Why Is Boudoir Photography Still Considered Taboo?

And Why That Mind-Set Deserves to Retire in 2025

Quick answer: It’s old social baggage, not your body, your lingerie, or your decision to book a boudoir photography in Brisbane. Let’s unpack six myths that keep “taboo” glued to a genre designed to celebrate confidence.

1 · Historical baggage: from pin-up to empowerment

Modern boudoir grew out of 1940s pin-ups and 1980s glamour shots. Back then, any hint of lingerie = “illicit.” Five decades of moral panics taught society to fear female sexuality. Reality check: 2025 boudoir is about body positivity and heirloom imagery, no different than a Calvin Klein billboard, just more personal.

2 · The double standard around female desire

A shirtless male influencer is “motivational.” A woman in lace? “Seeking attention.” Boudoir photography flips that script by giving the subject total creative control over wardrobe, poses, level of reveal. Autonomy scares critics; “taboo” is their pushback.

3 · Confusing “sexy” with “pornographic”

Boudoir Photography

  • Created for and controlled by the subject

  • Focus on emotion, storytelling, body-positivity

  • Delivered privately (albums, wall art)

Adult Content

  • Created for a paying audience

  • Focus on explicit sexual acts

  • Distributed publicly or commercially

Once clients see that nuance, the “taboo” narrative collapses.

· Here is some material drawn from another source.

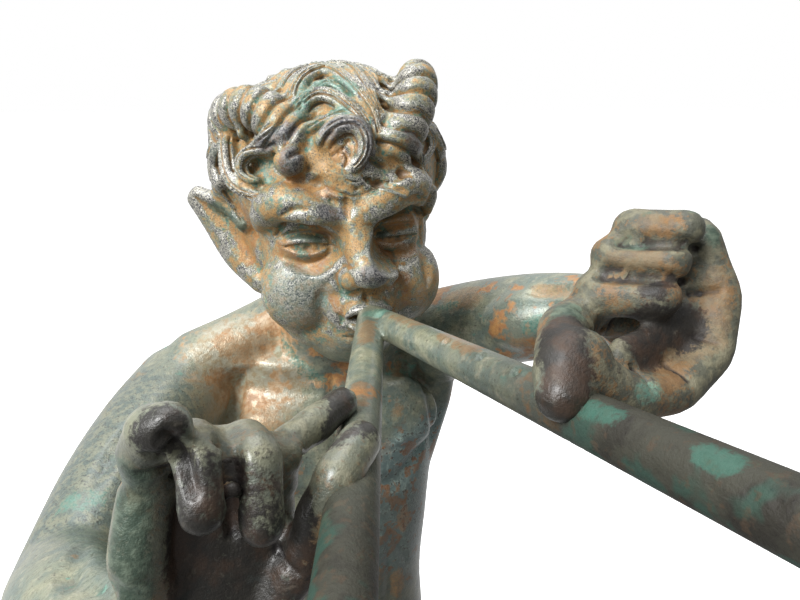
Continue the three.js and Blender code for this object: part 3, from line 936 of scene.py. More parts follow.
@dataclass
class GoatLeg:
    """One goat's leg with shaggy hair and a cloven hoof.

    Attributes:
        side: -1 for his right leg and 1 for his left.
        floor: The height of the plinth's top.
        hoof_length: The hoof's length.
        hoof_height: Its height.
        hoof_half: The width of one half of it.
        rounding: How far its edges are rounded.
    """

    side: int
    floor: float = 12.0
    hoof_length: float = 8.8
    hoof_height: float = 8.4
    hoof_half: float = 3.4
    rounding: float = 0.8

    @property
    def step(self) -> float:
        """How far the foot stands forward or back."""
        return -7.0 if self.side > 0 else 4.0

    @property
    def foot(self) -> float:
        """The foot's place across the plinth."""
        return 2 + self.side * 10.5

    def bars(self) -> list[tuple[Bar, int, int]]:
        """The thigh, shank and cannon bone, with the locks round and the rows along each.

        Returns:
            Each bar with those two numbers.
        """
        hip, foot, step = 2 + self.side * 6.8, self.foot, self.step
        knee, hock = [foot, -8 + step, 70], [foot, 7.6 + step, 42]
        thigh = [
            [hip, 0.5, 108, 9.3, 10.2], [hip + self.side, -2 + step * 0.3, 96, 9.2, 10.4],
            [foot - self.side, -6 + step * 0.7, 82, 7.3, 8.6], [*knee, 5.9, 6.3],
        ]
        shank = [
            [*knee, 5.9, 6.1], [foot, -2 + step, 60, 5.3, 5.9], [foot, 4.6 + step, 49, 4, 4.5],
            [*hock, 3.3, 3.9],
        ]
        cannon = [
            [*hock, 3.3, 3.9], [foot, 4.4 + step, 32, 2.9, 3.1], [foot, 1 + step, 22, 3.2, 3.3],
            [foot, 0.4 + step, 17, 3, 3.2],
        ]
        return [(Bar(thigh), 11, 8), (Bar(shank), 9, 7), (Bar(cannon), 7, 5)]

    def press(self, clay: Clay) -> None:
        """Presses the leg and its hoof on to the stand.

        Args:
            clay: The stand.
        """
        for bar, _, _ in self.bars():
            clay.press(bar.mesh(28, 24))
        for s in SIDES:
            clay.press(self.toe(s))
        clay.ball((self.foot, 0.6 + self.step, 20.6), (3.9, 4, 2.4))

    def toe(self, s: int) -> Lump:
        """One half of the cloven hoof: an outline seen from the side, drawn out and rounded.

        Args:
            s: -1 or 1, for either side of the cleft.

        Returns:
            A new bmesh.
        """
        front, top = -5.4, self.hoof_height
        heel = front + self.hoof_length
        outline = [(front, 0), (heel, 0), (heel - 0.4, 4.6), (heel - 2, top), (-2.2, top - 0.2)]
        block = bmesh.new()
        corners = [block.verts.new((-self.hoof_half / 2, y, z)) for y, z in outline]
        face = block.faces.new(corners)
        drawn = bmesh.ops.extrude_face_region(block, geom=[face])
        moved = [g for g in drawn["geom"] if isinstance(g, bmesh.types.BMVert)]
        bmesh.ops.translate(block, vec=(self.hoof_half, 0, 0), verts=moved)
        edges = {"geom": block.edges[:], "affect": "EDGES", "offset": self.rounding}
        bmesh.ops.bevel(block, segments=3, profile=0.5, material=-1, **edges)
        place = (self.foot + s * 2.1, self.step + 1, self.floor)
        bmesh.ops.translate(block, vec=place, verts=block.verts)
        bmesh.ops.recalc_face_normals(block, faces=block.faces)
        return block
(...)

4 · Fear of being seen, literally & figuratively

Booking a session means confronting body image. That vulnerability feels scary, so some label the entire genre “shameful.” My Brisbane clients report nerves vanish five minutes into the shoot; the taboo was only in their heads.

5 · Outdated ad rules & social-media filters

Facebook, Google Ads and TikTok still flag words like “sensual” or “lingerie,” lumping tasteful boudoir with adult services. Regulators are finally refining guidelines, but algorithmic stigma lingers.

6 · Misconceptions about who actually books boudoir

  • 60 % of Belle-Vous clients shoot for themselves, no partner gift required.

  • Doctors, CEOs, new mums & retirees seek a confidence reboot, not a centerfold.

  • Couples sessions highlight equality and intimacy, never exploitation.

Why shedding the taboo matters

  1. Body-positive mental health: Studies in the Journal of Positive Psychology link self-portraiture to higher body satisfaction & lower anxiety.

  2. Image autonomy: In a selfie age, boudoir lets you decide what’s captured and who sees it.

  3. Cultural normalisation: Showing diverse bodies, curvy, mature, erodes narrow beauty rules.